Short exercise:
Repeat exactly the stretch of lines from the line containing "below the waist." through the line containing "if empty is", both included, and nothing else.
######
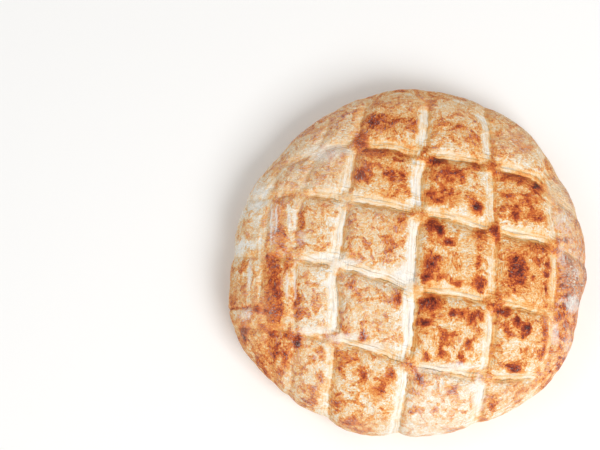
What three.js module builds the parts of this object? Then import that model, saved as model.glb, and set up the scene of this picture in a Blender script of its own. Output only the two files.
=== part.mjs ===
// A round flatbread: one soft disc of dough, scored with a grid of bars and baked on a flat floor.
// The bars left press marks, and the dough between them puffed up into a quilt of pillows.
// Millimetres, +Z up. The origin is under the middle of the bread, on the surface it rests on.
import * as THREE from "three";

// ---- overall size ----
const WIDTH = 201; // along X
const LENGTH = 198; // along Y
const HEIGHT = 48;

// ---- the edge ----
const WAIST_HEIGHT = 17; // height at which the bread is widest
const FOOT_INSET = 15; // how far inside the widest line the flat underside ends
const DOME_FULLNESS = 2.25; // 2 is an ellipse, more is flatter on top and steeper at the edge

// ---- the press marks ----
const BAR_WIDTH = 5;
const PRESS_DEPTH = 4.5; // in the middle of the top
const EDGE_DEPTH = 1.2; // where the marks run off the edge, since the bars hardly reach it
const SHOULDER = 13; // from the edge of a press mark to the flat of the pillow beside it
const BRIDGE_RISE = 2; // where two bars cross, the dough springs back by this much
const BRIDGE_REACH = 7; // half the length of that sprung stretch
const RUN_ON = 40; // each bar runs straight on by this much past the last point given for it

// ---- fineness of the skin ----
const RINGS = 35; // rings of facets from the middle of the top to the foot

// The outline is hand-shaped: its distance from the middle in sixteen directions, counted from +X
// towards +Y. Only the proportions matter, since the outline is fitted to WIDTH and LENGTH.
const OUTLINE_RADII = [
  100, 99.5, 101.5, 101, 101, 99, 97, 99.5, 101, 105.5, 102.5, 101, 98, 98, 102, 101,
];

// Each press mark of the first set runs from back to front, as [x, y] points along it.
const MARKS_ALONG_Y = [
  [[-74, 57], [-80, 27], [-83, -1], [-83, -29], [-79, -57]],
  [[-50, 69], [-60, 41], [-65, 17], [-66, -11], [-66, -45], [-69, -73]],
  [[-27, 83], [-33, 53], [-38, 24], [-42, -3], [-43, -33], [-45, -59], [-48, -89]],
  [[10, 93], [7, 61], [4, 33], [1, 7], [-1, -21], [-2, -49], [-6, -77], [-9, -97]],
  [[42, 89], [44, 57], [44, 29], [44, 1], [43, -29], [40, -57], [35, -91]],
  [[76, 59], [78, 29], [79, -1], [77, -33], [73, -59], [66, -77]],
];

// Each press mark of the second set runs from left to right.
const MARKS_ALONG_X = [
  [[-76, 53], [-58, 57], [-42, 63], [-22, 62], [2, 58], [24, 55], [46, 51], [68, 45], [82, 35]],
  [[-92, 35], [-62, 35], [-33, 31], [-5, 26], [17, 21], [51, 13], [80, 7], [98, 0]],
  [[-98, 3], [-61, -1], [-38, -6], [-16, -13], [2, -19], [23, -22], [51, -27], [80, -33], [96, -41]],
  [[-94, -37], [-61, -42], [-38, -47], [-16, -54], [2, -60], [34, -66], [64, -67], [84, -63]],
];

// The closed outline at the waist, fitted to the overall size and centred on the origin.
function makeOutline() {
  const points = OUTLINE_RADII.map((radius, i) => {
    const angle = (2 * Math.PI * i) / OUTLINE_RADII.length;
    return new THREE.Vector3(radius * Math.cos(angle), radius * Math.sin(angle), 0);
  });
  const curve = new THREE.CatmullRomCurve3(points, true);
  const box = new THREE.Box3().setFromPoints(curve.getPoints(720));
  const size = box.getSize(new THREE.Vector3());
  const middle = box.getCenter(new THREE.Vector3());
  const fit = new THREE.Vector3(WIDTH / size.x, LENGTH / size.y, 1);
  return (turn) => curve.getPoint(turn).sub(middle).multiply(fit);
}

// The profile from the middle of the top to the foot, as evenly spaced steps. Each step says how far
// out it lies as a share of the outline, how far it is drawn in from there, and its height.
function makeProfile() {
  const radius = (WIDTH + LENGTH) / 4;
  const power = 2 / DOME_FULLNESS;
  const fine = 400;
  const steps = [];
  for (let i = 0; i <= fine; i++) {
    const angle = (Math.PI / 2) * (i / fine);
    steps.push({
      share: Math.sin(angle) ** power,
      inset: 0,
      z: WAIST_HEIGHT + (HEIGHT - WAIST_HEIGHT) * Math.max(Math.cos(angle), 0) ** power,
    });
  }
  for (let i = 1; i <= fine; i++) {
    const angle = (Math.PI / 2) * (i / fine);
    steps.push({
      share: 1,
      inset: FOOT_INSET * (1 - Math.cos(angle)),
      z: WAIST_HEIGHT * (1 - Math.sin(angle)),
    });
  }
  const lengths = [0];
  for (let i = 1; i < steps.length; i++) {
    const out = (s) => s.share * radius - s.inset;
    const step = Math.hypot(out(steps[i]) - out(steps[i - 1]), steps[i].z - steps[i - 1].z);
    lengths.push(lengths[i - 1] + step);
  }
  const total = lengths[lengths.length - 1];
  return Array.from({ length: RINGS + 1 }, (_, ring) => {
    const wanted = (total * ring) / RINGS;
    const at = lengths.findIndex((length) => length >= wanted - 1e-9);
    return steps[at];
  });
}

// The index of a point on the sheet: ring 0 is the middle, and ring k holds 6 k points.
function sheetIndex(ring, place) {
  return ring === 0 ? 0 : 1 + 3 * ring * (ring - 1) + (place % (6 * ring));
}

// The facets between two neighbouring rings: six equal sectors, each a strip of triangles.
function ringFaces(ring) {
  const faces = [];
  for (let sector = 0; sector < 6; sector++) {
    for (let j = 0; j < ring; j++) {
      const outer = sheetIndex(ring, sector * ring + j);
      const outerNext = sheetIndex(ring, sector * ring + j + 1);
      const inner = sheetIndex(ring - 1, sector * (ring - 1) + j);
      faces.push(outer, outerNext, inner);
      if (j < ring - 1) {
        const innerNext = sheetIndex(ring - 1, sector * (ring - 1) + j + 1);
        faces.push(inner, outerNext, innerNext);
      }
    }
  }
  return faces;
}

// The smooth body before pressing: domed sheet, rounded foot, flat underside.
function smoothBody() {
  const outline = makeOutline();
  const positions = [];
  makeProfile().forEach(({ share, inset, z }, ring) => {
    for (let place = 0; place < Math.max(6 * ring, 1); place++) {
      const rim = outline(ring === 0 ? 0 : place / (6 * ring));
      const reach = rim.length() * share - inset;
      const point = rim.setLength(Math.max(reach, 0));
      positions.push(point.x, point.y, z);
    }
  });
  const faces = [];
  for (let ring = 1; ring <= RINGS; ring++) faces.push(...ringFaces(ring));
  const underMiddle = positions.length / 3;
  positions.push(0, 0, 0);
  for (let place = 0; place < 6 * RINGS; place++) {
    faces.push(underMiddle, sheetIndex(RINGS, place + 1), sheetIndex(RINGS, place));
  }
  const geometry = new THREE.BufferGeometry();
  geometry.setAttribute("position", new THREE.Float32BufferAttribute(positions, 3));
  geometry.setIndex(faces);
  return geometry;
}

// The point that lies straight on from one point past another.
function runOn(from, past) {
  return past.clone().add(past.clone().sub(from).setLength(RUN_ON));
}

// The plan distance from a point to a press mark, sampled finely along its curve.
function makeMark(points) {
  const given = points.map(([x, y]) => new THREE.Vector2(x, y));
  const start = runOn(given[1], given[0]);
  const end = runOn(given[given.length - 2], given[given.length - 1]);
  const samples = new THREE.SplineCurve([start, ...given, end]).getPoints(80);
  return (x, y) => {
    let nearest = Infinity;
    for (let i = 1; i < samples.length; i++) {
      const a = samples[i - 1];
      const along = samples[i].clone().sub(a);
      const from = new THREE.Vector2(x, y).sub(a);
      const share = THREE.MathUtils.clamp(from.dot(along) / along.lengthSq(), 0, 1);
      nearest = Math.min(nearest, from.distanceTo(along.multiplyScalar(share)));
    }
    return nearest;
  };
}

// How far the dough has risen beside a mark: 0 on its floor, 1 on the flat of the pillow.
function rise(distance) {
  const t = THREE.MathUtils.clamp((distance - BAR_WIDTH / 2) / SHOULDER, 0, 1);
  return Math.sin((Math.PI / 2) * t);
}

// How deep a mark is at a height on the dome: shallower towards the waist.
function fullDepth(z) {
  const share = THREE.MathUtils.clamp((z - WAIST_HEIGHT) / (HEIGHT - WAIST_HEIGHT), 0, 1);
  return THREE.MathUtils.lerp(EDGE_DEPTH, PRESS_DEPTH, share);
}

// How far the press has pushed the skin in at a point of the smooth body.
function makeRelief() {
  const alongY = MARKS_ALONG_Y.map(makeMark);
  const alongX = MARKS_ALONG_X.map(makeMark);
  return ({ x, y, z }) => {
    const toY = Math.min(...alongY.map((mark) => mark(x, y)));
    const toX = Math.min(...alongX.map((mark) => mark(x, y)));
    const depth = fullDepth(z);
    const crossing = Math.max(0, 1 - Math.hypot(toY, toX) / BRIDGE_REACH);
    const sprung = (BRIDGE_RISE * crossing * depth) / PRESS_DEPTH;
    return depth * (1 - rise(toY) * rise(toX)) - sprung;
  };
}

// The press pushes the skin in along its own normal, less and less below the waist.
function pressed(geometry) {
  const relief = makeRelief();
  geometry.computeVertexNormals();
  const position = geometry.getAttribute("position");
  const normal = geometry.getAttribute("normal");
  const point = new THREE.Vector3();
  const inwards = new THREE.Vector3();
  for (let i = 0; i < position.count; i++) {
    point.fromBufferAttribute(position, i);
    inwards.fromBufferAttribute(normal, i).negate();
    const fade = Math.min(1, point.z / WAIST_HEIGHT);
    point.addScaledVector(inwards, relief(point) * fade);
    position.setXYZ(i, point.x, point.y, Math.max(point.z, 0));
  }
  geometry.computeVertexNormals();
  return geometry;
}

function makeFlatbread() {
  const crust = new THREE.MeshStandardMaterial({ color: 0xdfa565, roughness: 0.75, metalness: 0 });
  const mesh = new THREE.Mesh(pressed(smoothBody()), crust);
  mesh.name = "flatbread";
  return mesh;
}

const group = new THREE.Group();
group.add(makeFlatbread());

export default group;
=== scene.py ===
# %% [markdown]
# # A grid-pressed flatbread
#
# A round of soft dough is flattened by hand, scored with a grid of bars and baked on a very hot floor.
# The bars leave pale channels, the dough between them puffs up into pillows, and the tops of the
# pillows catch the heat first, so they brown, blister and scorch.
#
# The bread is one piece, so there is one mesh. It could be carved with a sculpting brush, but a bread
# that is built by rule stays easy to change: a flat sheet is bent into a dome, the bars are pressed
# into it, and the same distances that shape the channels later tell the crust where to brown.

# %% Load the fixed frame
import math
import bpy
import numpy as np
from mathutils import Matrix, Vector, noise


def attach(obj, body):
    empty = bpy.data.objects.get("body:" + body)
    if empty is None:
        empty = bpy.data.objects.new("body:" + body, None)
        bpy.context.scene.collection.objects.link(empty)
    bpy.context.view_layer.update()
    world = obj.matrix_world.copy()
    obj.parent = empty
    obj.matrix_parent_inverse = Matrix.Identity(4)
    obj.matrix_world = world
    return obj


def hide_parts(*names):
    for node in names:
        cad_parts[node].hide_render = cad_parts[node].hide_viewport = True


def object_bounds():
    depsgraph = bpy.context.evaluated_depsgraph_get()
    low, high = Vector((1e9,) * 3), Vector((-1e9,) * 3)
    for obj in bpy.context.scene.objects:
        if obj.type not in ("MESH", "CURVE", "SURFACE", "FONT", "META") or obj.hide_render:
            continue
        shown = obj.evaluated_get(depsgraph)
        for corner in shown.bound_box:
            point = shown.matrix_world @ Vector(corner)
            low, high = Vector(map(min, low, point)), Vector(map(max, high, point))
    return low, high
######
Exercise solution:
// The press pushes the skin in along its own normal, less and less below the waist.
function pressed(geometry) {
  const relief = makeRelief();
  geometry.computeVertexNormals();
  const position = geometry.getAttribute("position");
  const normal = geometry.getAttribute("normal");
  const point = new THREE.Vector3();
  const inwards = new THREE.Vector3();
  for (let i = 0; i < position.count; i++) {
    point.fromBufferAttribute(position, i);
    inwards.fromBufferAttribute(normal, i).negate();
    const fade = Math.min(1, point.z / WAIST_HEIGHT);
    point.addScaledVector(inwards, relief(point) * fade);
    position.setXYZ(i, point.x, point.y, Math.max(point.z, 0));
  }
  geometry.computeVertexNormals();
  return geometry;
}

function makeFlatbread() {
  const crust = new THREE.MeshStandardMaterial({ color: 0xdfa565, roughness: 0.75, metalness: 0 });
  const mesh = new THREE.Mesh(pressed(smoothBody()), crust);
  mesh.name = "flatbread";
  return mesh;
}

const group = new THREE.Group();
group.add(makeFlatbread());

export default group;
=== scene.py ===
# %% [markdown]
# # A grid-pressed flatbread
#
# A round of soft dough is flattened by hand, scored with a grid of bars and baked on a very hot floor.
# The bars leave pale channels, the dough between them puffs up into pillows, and the tops of the
# pillows catch the heat first, so they brown, blister and scorch.
#
# The bread is one piece, so there is one mesh. It could be carved with a sculpting brush, but a bread
# that is built by rule stays easy to change: a flat sheet is bent into a dome, the bars are pressed
# into it, and the same distances that shape the channels later tell the crust where to brown.

# %% Load the fixed frame
import math
import bpy
import numpy as np
from mathutils import Matrix, Vector, noise


def attach(obj, body):
    empty = bpy.data.objects.get("body:" + body)
    if empty is None:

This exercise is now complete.